EXCISION • Quelque 10 000 femmes et jeunes filles venant de pays où l’on pratique les mutilations génitales féminines vivent en Suisse. Des centaines en sont menacées. Mobilisation de Caritas Suisse.

L’excision, que l’on appelle aussi mutilation sexuelle (ou génitale) féminine, est une grave atteinte corporelle. En Suisse, un article de loi lui est consacré depuis le 1er juillet 2012 qui permet de punir cette pratique. Toute forme de mutilation génitale féminine est prohibée, même lorsque cette mutilation est effectuée dans le pays d’origine. Mais pour l’empêcher véritablement, il faut plus qu’une interdiction. Les méthodes classiques de prévention ne touchent pratiquement pas les groupes cibles; la barrière des langues, la peur des contacts, les préjugés et l’absence de confiance empêchent la discussion avec les familles concernées.

Les raisons profondes des mutilations génitales féminines sont multiples, les convictions qui la sous-tendent variées. En Suisse, les familles concernées ont souvent de la peine à mener une réflexion nuancée qui les obligerait à se dresser contre la tradition. C’est pourquoi Caritas Suisse les met en contact avec des interlocuteurs de confiance et des services d’assistance. Elle garantit la compréhension, favorise l’information nécessaire à un changement de comportement et la tenue d’une réflexion critique. Pour ce faire, Caritas mobilise 40 personnes migrantes dans les communautés. Elles effectuent un travail de sensibilisation dans leur environnement social, développent des programmes de manifestations. Dans le respect de la tradition et avec beaucoup de patience, elles créent les bases de confiance permettant d’ouvrir la réflexion sur la culture, les traditions, les droits de l’enfant et les conséquences souvent dramatiques des mutilations génitales féminines avec les mères, les pères, les jeunes filles et les jeunes femmes. Cette participation active indispensable au travail de prévention est bien acceptée dans les communautés. Pour permettre à ces multiplicateurs de bénéficier des expériences partout en Suisse, nous avons organisé à la mi-janvier une première rencontre de réseau nationale.
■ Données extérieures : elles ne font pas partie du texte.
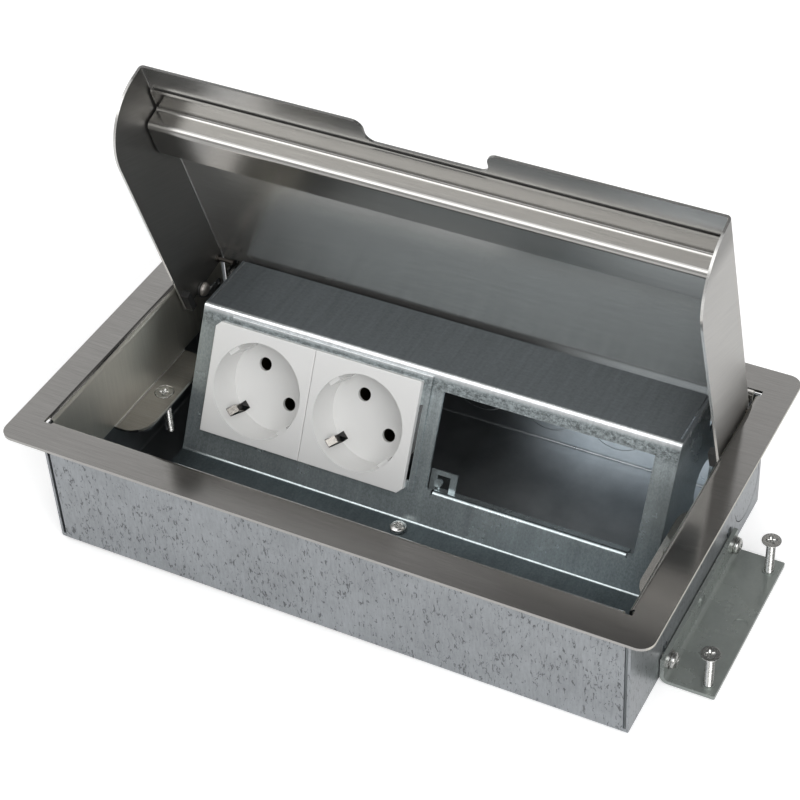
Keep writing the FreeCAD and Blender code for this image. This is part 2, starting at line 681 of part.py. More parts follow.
def make_lid():
    """Stainless lid: a flat panel with two bent cheeks and a cable outlet in its free edge."""
    body = new_body("lid")
    side = polygon(new_sketch(body, "YZ_Plane", "lid_side"), (
        ("Sizes.lid_tail", "Sizes.hinge_drop"), ("-Fits.lid_reach", "Sizes.hinge_drop"),
        ("-Fits.lid_reach", "Fits.cheek_bottom"), ("0", "Fits.cheek_bottom")))
    pad(body, "lid_block", side, "2 * Fits.half_lid_length", both_ways=True)
    round_edges(body, "cheek_corners", "Sizes.cheek_corner",
                lambda middle, box: near(middle.y, "-Fits.lid_reach")
                and near(middle.z, "Fits.cheek_bottom"))
    inside = rectangle(new_sketch(body, "YZ_Plane", "lid_inside"),
                       "-Fits.lid_reach - 5", "Sizes.lid_tail + 5", "Fits.cheek_bottom - 5",
                       "Fits.panel_inside")
    pocket(body, "lid_hollow", inside, "2 * Fits.cheek_inside", both_ways=True)
    round_edges(body, "lid_bend_outside", "Sizes.lid_bend + Sizes.lid_sheet",
                lambda middle, box: near(abs(middle.x), "Fits.half_lid_length")
                and near(box.ZMin, "Sizes.hinge_drop") and box.YLength > 10)
    round_edges(body, "lid_bend_inside", "Sizes.lid_bend",
                lambda middle, box: near(abs(middle.x), "Fits.cheek_inside")
                and near(box.ZMin, "Fits.panel_inside") and box.YLength > 10)
    notch = rectangle(new_sketch(body, "XY_Plane", "outlet_outline"),
                      "Sizes.outlet_shift - Sizes.outlet_width / 2",
                      "Sizes.outlet_shift + Sizes.outlet_width / 2",
                      "-Fits.lid_reach - 5", "-Fits.lid_reach + Sizes.outlet_depth")
    pocket(body, "outlet_cut", notch, "4 * Sizes.hinge_drop", both_ways=True)
    round_edges(body, "outlet_corners", "Sizes.outlet_corner",
                lambda middle, box: box.ZLength > 1 and box.YLength < 0.01
                and abs(middle.x) < size("Sizes.outlet_width")
                and middle.y < size("-Fits.lid_reach + Sizes.outlet_depth + 1"))
    holes = new_sketch(body, "YZ_Plane", "cheek_holes")
    circle(holes, "0", "0", "Sizes.pin_radius + Sizes.thread_clearance / 2")
    circle(holes, "Sizes.stay_back", "-Sizes.stay_drop", "Sizes.stay_radius + Sizes.thread_clearance")
    pocket(body, "cheek_hole_cuts", holes, "2 * Sizes.casing_length", both_ways=True)
    return seat_on_hinge(body)


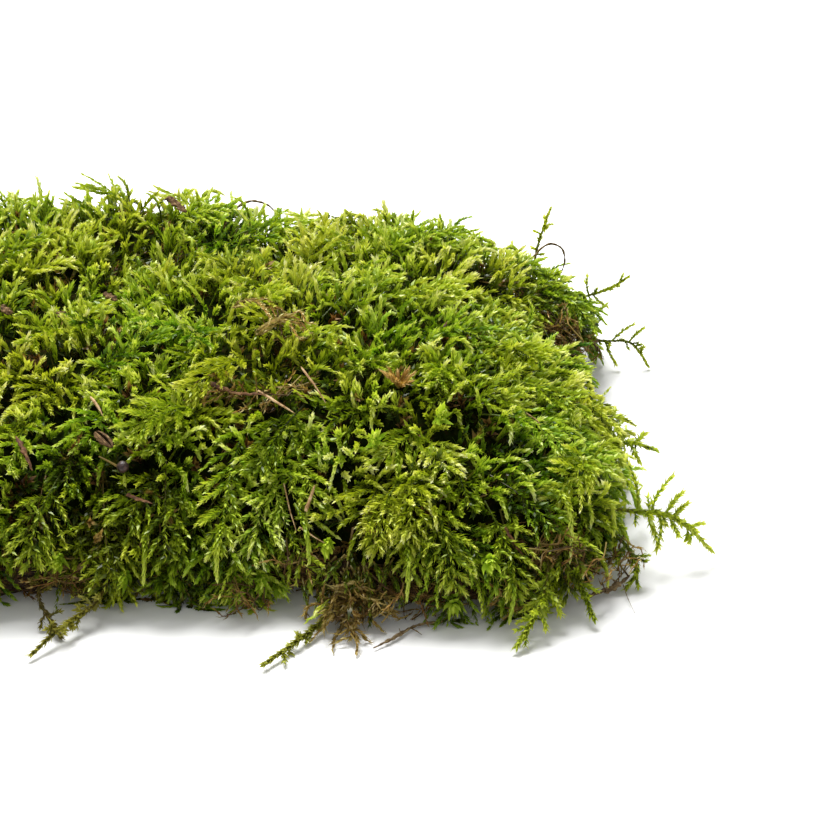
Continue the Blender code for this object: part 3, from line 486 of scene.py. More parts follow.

Ces dernières années, Caritas a beaucoup développé ce travail au sein des communautés. Mais cela ne suffit toujours pas à ancrer durablement une prévention complète dans toutes les régions du pays. Le soutien de la Confédération et des cantons est nécessaire pour dégager suffisamment de ressources et pour mettre en place différentes mesures, comme un monitorage fédéral des activités, des recherches sur le thème, l’inscription de la problématique dans les formations et formations continues du personnel spécialisé ou encore l’élucidation de la manière de procéder dans les cas douteux. En 2015, dans le cadre de la Journée internationale «Tolérance Zéro» aux mutilations sexuelles féminines, Caritas va s’engager pour qu’une stratégie nationale soit élaborée et mise en œuvre.